Just with an example: imagine that A is a liberal economic policy, and B is a socialist or Keynesian economic policy; or, to be still more concrete: A consists in lowering taxes and cutting social services, and B consists in the opposite. What is what makes of you, say, ‘a liberal’? Both liberal and Keynesians will agree on certain short-term consequences of A and B; for example, in the short term, the income of the wealthy will raise if A is applied, and the welfare of many people depending on social services will decrease. Being a liberal, you believe (but, remember, ‘belief’ is not knowledge) that liberal policies will make national product grow, so that, in the long term, even the poor will be in a better position than if B were applied. Of course, the objective truth of liberal or Keynesian theories, especially about their long term consequences, is not only hard to establish, but very probably it’s just impossible. So, everything remains in the realm of ‘mere belief’. You have an interest, then, in persuading as much people as possible of the truth of liberal theories, for the more popular they become, the more likely it will be that their recommended policies get applied. The question is, are you also persuaded? Probably yes, because being persuaded of something makes much easier for you to convince others, and also because the other biases we mentioned and the beginning will probably make you to have more sensibility towards ‘your-side’ arguments.

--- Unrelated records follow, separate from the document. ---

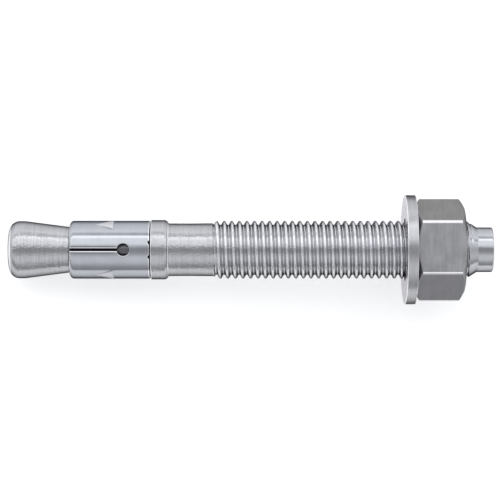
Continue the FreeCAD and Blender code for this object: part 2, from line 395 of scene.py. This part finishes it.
def is_thread(middle):
    return THREAD_START < middle.x < THREAD_END


def is_crest(middle, normal):
    return is_thread(middle) and off_axis(middle) > CREST_RADIUS - CREST_DEPTH


def is_groove(middle, normal):
    return is_thread(middle) and off_axis(middle) < CREST_RADIUS - CREST_DEPTH


def is_bolt_edge(middle, normal):
    """The rims of the wedge and the tip, both edges of the collar, the thread's start: painted
    light as a painted highlight.
    """
    if middle.x < CONE_START:
        return WEDGE_RIM_TILT < -normal.x < STEEPEST_EDGE_TILT
    if abs(middle.x - COLLAR_START) < 0.3:
        return -normal.x > COLLAR_FRONT_TILT
    if THREAD_START - 0.2 < middle.x < THREAD_START + 1.0:
        return -normal.x > THREAD_FRONT_TILT
    if THREAD_START < middle.x < LENGTH - 0.6:
        return False
    return EDGE_TILT < abs(normal.x) < STEEPEST_EDGE_TILT


def is_bolt_end(middle, normal):
    return abs(normal.x) > END_TILT and not 1 < middle.x < LENGTH - 1


# Washer

WASHER_FACE_TILT = 0.9
WASHER_EDGE_TILT = 0.2


def is_washer_face(middle, normal):
    return abs(normal.x) > WASHER_FACE_TILT


def is_washer_edge(middle, normal):
    return WASHER_EDGE_TILT < abs(normal.x) < WASHER_FACE_TILT


def make_washer():
    skin = Skin(even_turns(180))
    outline = soften(
        [
            (WASHER_START, (WASHER_BORE + WASHER_RADIUS) / 2, 0),
            (WASHER_START, WASHER_RADIUS, 0.25),
            (WASHER_END, WASHER_RADIUS, 0.12),
            (WASHER_END, WASHER_BORE, 0.15),
            (WASHER_START, WASHER_BORE, 0.3),
            (WASHER_START, (WASHER_BORE + WASHER_RADIUS) / 2, 0),
        ]
    )
    rings = [skin.ring(along, radius) for along, radius in outline[:-1]]
    skin.bands(rings + rings[:1])
    piece = add_piece(
        "flat_washer",
        skin.points,
        skin.faces,
        "washer",
        "washer",
        washer_steels(),
    )
    # Painted highlight: the end faces and their edges are painted lighter than the washer's rim.
    paint(piece, "washer_face_highlight", is_washer_face)
    paint(piece, "washer_edge_highlight", is_washer_edge)
    return piece


# Nut

NUT_PROFILE = [
    (0.0, NUT_GROOVE),
    (0.05, NUT_GROOVE - 0.01),
    (0.08, NUT_GROOVE - 0.06),
    (0.36, NUT_CREST + 0.04),
    (0.39, NUT_CREST),
    (0.5, NUT_CREST),
]
NUT_PHASES = both_flanks([phase for phase, radius in NUT_PROFILE[:-1]])

SIXTH = math.pi / 3
ROUND_MIDDLE = (NUT_FLATS / 2 - NUT_CORNER_ROUND) / math.cos(SIXTH / 2)
ROUND_END = math.atan2(
    NUT_CORNER_ROUND * math.sin(SIXTH / 2),
    ROUND_MIDDLE + NUT_CORNER_ROUND * math.cos(SIXTH / 2),
)


def nut_turns():
    """Close together at the rounded corners, which lie 60 degrees apart."""
    near = [ROUND_END * share for share in (0, 0.25, 0.5, 0.75, 1)]
    near += [math.radians(angle) for angle in (3.5, 5, 7, 10, 14, 18, 22, 26, 30)]
    sector = near + [SIXTH - angle for angle in reversed(near[1:-1])]
    return [SIXTH * n + angle - NUT_TURN for n in range(6) for angle in sector]


def hexagon(turn):
    """The nut's radius before its ends are chamfered."""
    from_corner = abs((turn + NUT_TURN + SIXTH / 2) % SIXTH - SIXTH / 2)
    if from_corner > ROUND_END:
        return NUT_FLATS / 2 / math.cos(SIXTH / 2 - from_corner)
    across = ROUND_MIDDLE * math.sin(from_corner)
    return ROUND_MIDDLE * math.cos(from_corner) + math.sqrt(NUT_CORNER_ROUND**2 - across**2)


def nut_thread_radius(along, phase):
    """The nut's thread, cut back by the countersinks in both faces."""
    depth = min(along - NUT_START, NUT_END - along)
    return float(max(profile_radius(phase, NUT_PROFILE), NUT_MOUTH - depth))


def make_nut():
    skin = Skin(nut_turns())

    def chamfer(turn):
        return (hexagon(turn) - NUT_FACE_RADIUS) * NUT_CHAMFER

    def end_rings(face, inward):
        """From the bore's mouth over the end face and chamfer to the flats."""

        def on_cone(share, back):
            def radius(turn):
                return NUT_FACE_RADIUS + share * (hexagon(turn) - NUT_FACE_RADIUS) - back

            def along(turn):
                return face + inward * (radius(turn) - NUT_FACE_RADIUS) * NUT_CHAMFER

            return skin.ring(along, radius)

        rings = [skin.ring(face, NUT_MOUTH), skin.ring(face, NUT_MOUTH + 0.15)]
        rings += [skin.ring(face, NUT_FACE_RADIUS - 0.12), on_cone(0, 0), on_cone(0.5, 0)]
        rings.append(on_cone(1, 0.06))
        for down, back in ((0.0, 0.02), (0.08, 0.0)):
            rings.append(
                skin.ring(
                    lambda t, d=down: face + inward * (chamfer(t) + d),
                    lambda t, b=back: hexagon(t) - b,
                )
            )
        return rings

    seat = end_rings(NUT_START, 1)
    top = end_rings(NUT_END, -1)
    middle = []
    for share in (0.15, 0.3, 0.5, 0.7, 0.85):
        middle.append(skin.ring(NUT_START + share * (NUT_END - NUT_START), hexagon))
    skin.bands(seat + middle + top[::-1])
    skin.screw(seat[0], top[0], NUT_START, NUT_END, NUT_PHASES, nut_thread_radius)
    piece = add_piece(
        "threaded_nut", skin.points, skin.faces, "nut", "hex_nut", nut_steels()
    )
    # Painted highlight: the rounded corners are painted light.
    paint(piece, "nut_corner_highlight", is_nut_corner)
    # Painted shade: the flats on either side of the camera's one are painted darker, the one
    # towards -y most.
    paint(piece, "nut_flat_deep_shade", lambda middle, normal: is_nut_flat(middle, normal, -1))
    paint(piece, "nut_flat_shade", lambda middle, normal: is_nut_flat(middle, normal, 1))
    return piece


# Degrees from the way that a flat faces: a corner's rounding leans further than
# CORNER_LEAN, and the flat itself less than FLAT_LEAN.

CORNER_LEAN = 17
FLAT_LEAN = 2
NUT_SIDE_TILT = 0.1


def lean_from_top_flat(normal):
    """Degrees from the flat that faces the camera, towards +y."""
    return math.degrees(math.atan2(normal.y, normal.z) - NUT_TURN)


def is_nut_side(middle, normal):
    return off_axis(middle) > NUT_FLATS / 2 and abs(normal.x) < NUT_SIDE_TILT


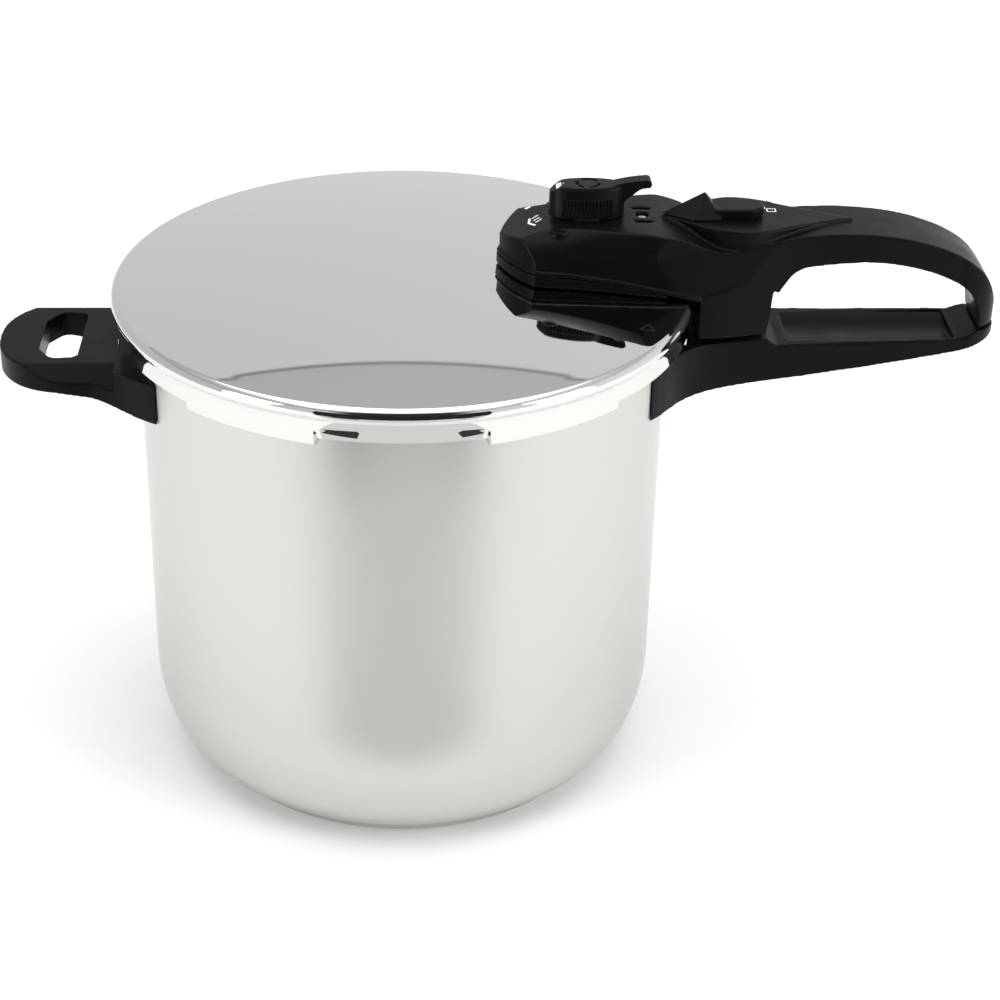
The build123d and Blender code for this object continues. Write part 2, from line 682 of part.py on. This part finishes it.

Hence, to conclude: ideology may have several roles in our ‘economy of thought’, but probably the most important one is helping us to navigate social debates in our favour (at least in the short term) in a world of uncertainties.

References

  1. Mercier, H., and D. Sperber, 2017, The enigma of reason. A new theory of human understanding. Harvard, Harvard University Press.
  2. Eemeren, F.H. van, & Houtlosser, P. (2006). Strategic maneuvering: A synthetic recapitulation. Argumentation, 20, 381-392.